Hate to break it to you but it is true. You definately cannot take you own personal craft above audley weir, and yes if caught by one of the many rangers you will get a fine. How big a fine? i have no idea.

It's been suggested to me that the reason is that its a very pristine environment although its so close to sydney it has little if any urban run off affecting it's waterways and keeping private craft out reduces the chance of introducing unwanted plants, pests and such into the area.

There are signs in the area that say that private craft are not permitted, so it would be hard to argue your case if caught.


----------



## RP243 (Feb 21, 2011)

I would still argue for the sake of it especially if they tried to take my gear. "I'm blind" or "i speaka no english" 8)

Well it is good to know either way i can accept being wrong.

I suppose i will have to amend my places yet to fish list then as if i'm going to risk a fine i can think of a few way better places to fish... i hear there is a dam in that area which is ment to have monster cod!! but its a role of the dice.


----------



## FishinDan (Jul 3, 2006)

Having grown up in the Shire, I know that place well.

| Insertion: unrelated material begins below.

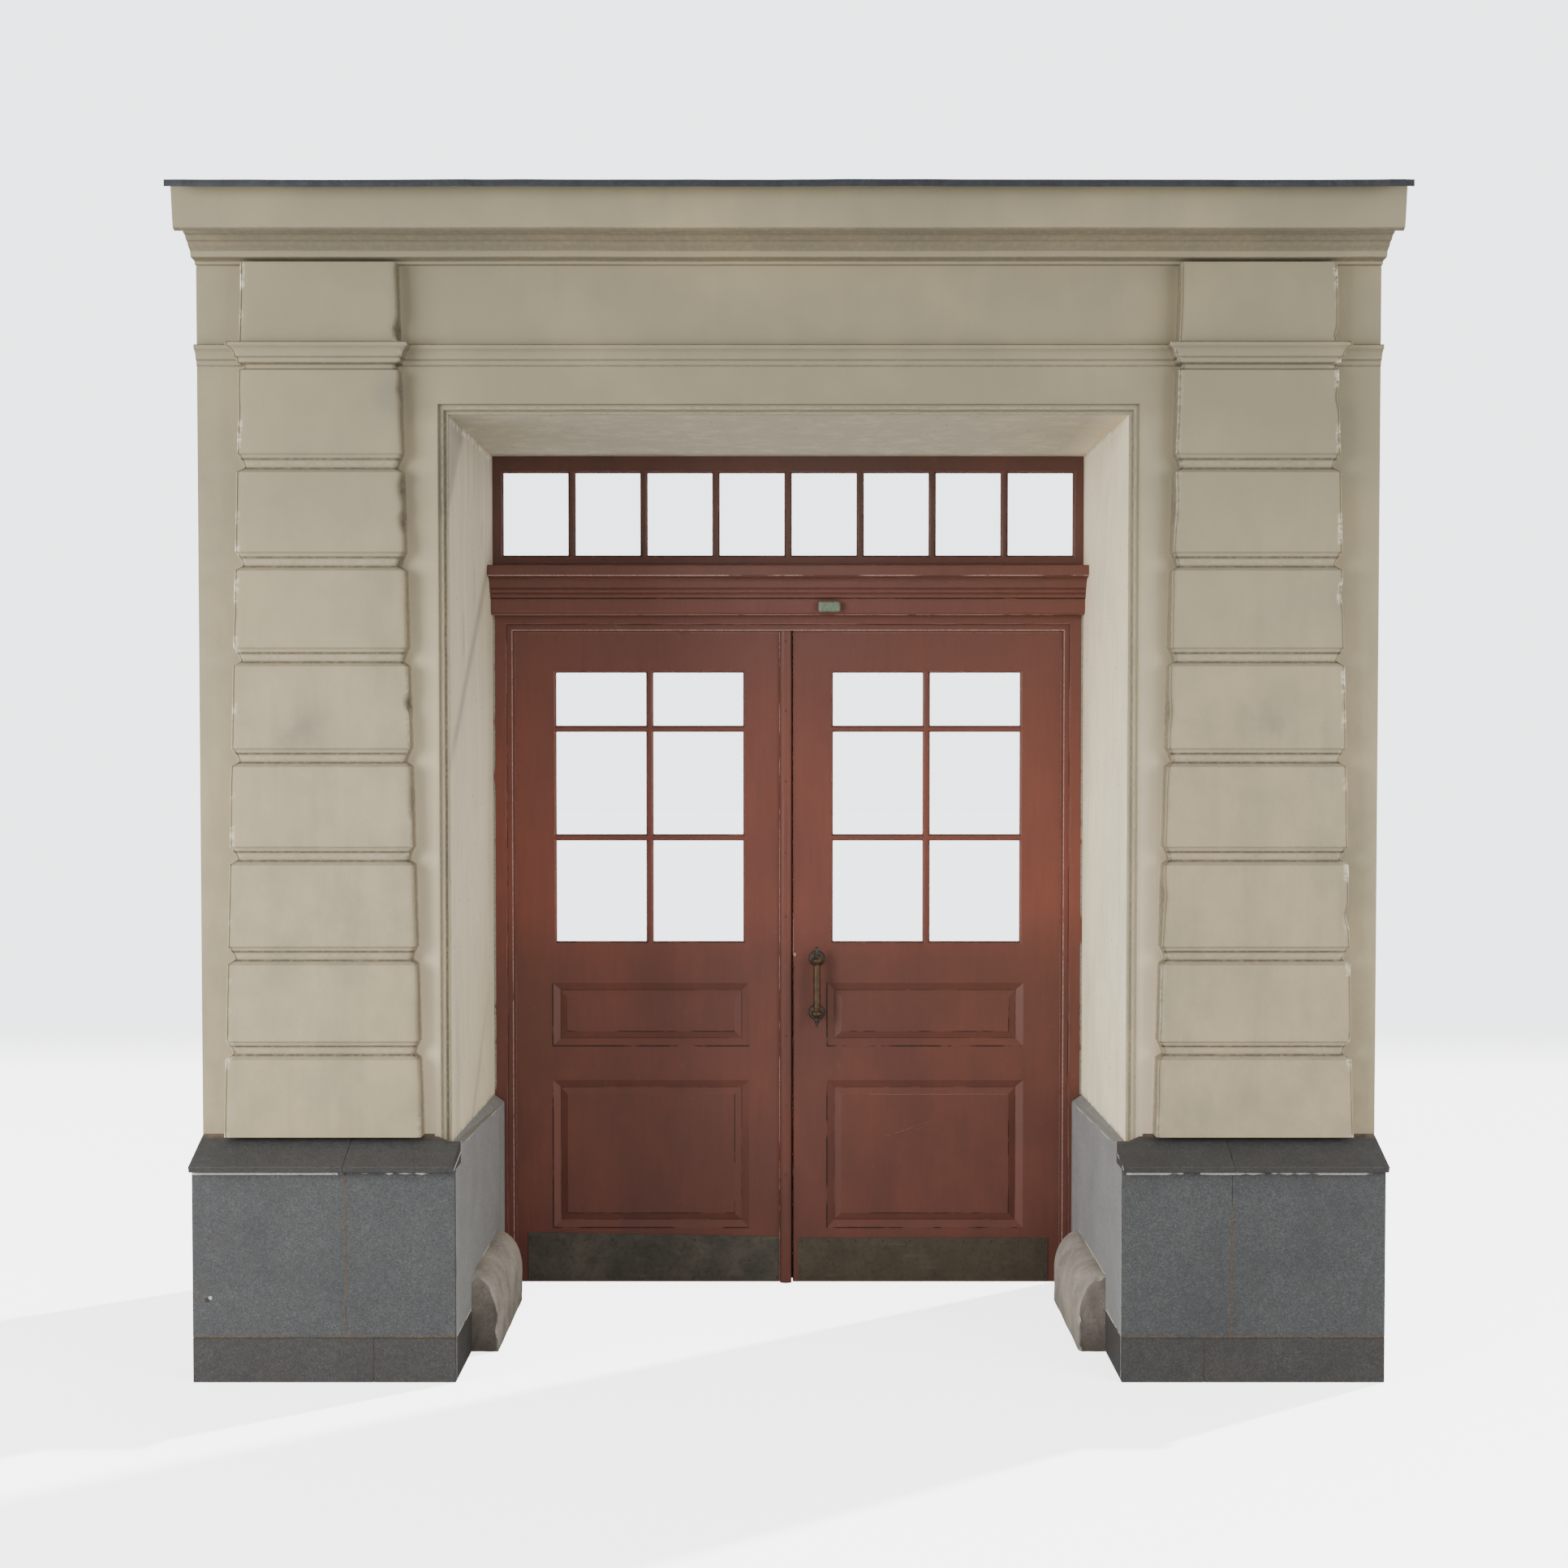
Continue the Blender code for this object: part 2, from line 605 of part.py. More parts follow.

If you're really quick about it, and sneak in under the cover of early early morning, you can get your own craft in there. Just don't get caught. We used to chuck canoes in when I was a kid, and paddle like hell up river (right hand fork when looking at the fresh from the weir) and camp up there for long weekends and stuff. Just don't leave your car parked there with roof racks, etc.

When you come back, do it early morning or late arvo, and quickly hoik over the road into the salt water. Then get your driver to pick you up from there.

Not that I would ever recommend doing things that are illegal mind you......

And as it's a National Park, I wouldn't think you could fish there.


----------



## abitfishy (Sep 24, 2006)

FishinDan is correct. Regardless of whether you can/will/want to launch in the fresh, fishing is prohibited in National Parks.


----------



## yankatthebay (Dec 14, 2007)

abitfishy said:


> fishing is prohibited in National Parks.


you can fish in Kosiosko National Park, just have to have a national parks pass for the car if you take it in there. Not sure why it would be different just because it is a National Park...probably some specific closure for that area I am guessing.


----------



## RP243 (Feb 21, 2011)

Thanks for the info everyone.

just goes to show it pays to do a bit of research before you wake up early and drive a few hours.


----------



## bluezooky (Apr 17, 2006)

Technically speaking NSWNP's have absolutely zero authority to stop you fishing anywhere, having said that AFCORF were pushing Fisheries for a ban near the never completed fishway. What to yak that's fine with me just pay the fine if your caught.


----------



## FishinDan (Jul 3, 2006)

http://www.environment.nsw.gov.au/NationalParks/parkHome.aspx?id=N0030

Info should be on there


----------



## Stevie (Jan 16, 2011)

Im a shire lad too and have always wondered what the fishing was like 'on the other side' as I paddle up to the weir often.

Shame, but i understand the idea of keeping it pristine. Its a great park.


----------